Chez Confiance.ai, les industriels « visent d’être au-delà de la loi », assure Rémi Barbarin. Être encore plus éthique que dans la légalité. Et ce ne sont pas les seuls à s’être penché sur cette question avant que le législateur ne s’en empare. Le data scientist américain Abhinav Raghunathan a créé une base de données en 2022 qui recense toutes les start-ups de l’IA éthique – l’Ethical AI Database (EAIDB). Il en a décompté à ce jour plus de 200, notamment en Europe et aux Etats-Unis. Il note que c’est sur trois types de modèles d’IA que la recherche d’éthique se concentre. Apprentissage fédéré (qui consiste à entraîner la machine chez plusieurs usagers puis d’agréger les données apprises), IA causales (analysent les causes et les conséquences d’une action), et IA neurosymboliques (qui mêlent réseaux neuronaux et représentation symbolique) sont particulièrement prisées.
By design
S’il y a un domaine du numérique où le sujet de l’éthique est prégnant et indispensable, c’est celui de la e-santé. Que ce soit dans les outils d’IA qui y sont associés ou dans tout autre technologie qui nécessite de s’intéresser de près ou de collecter des données de santé, sensibles, la transparence et la bonne gestion des données sont clés. La cellule éthique de la Délégation ministérielle au numérique en santé a mis sur pied un guide des bonnes pratiques pour adopter le principe d’éthique by design dans les solutions de e-santé. Une approche d’autant plus importante qu’elle permet un usage vertueux de la technologie.
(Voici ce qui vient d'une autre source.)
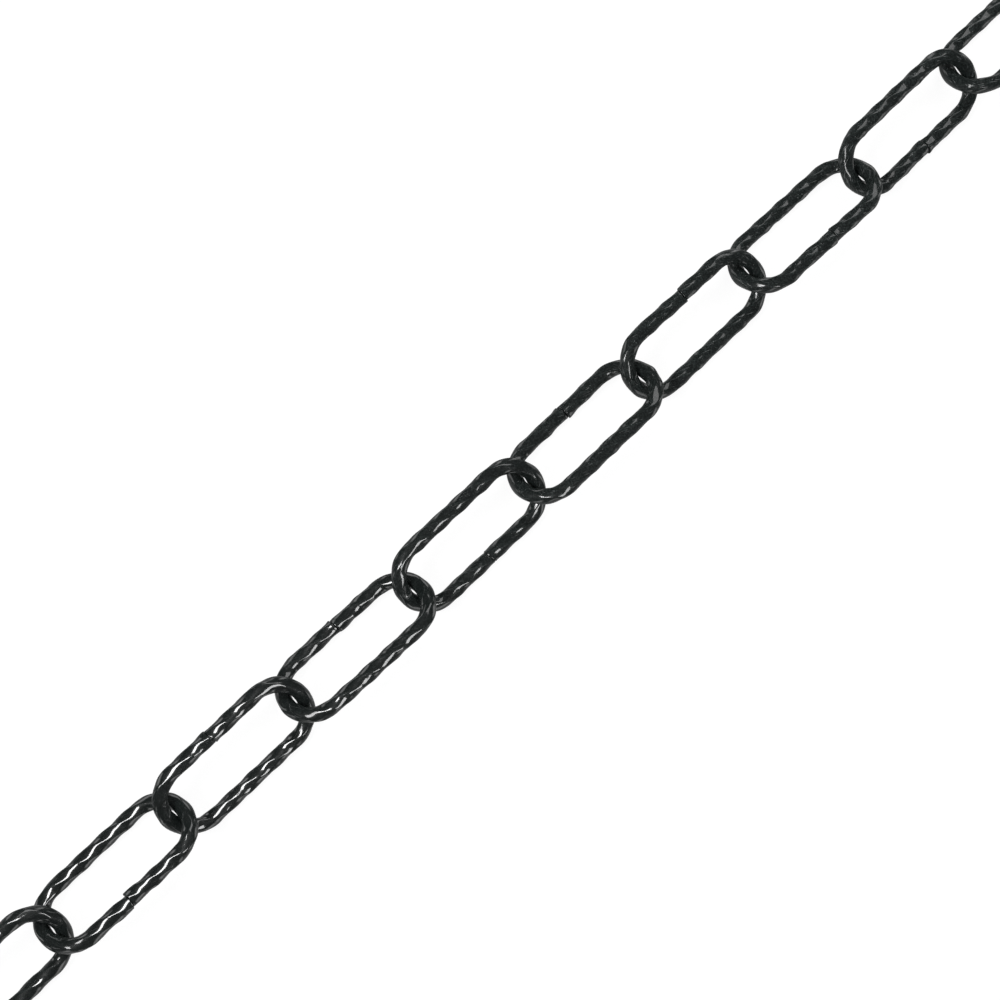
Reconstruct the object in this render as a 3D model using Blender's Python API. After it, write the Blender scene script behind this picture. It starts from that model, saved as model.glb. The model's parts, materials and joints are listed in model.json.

Le principe de l’éthique by design est discuté, et adopté par beaucoup, depuis de longues années. Cela suppose de se mettre en ordre de marche en tant qu’organisation et non pas uniquement dans les technologies que l’on propose. Car un outil ne saurait aujourd’hui être éthique sans une dimension écologique, par exemple. Il convient alors pour les collaborateurs d’embrasser un mode de vie et une organisation quotidienne dans lesquelles les préoccupations environnementales et l’avenir de notre planète compte autant que le futur de la technologie numérique.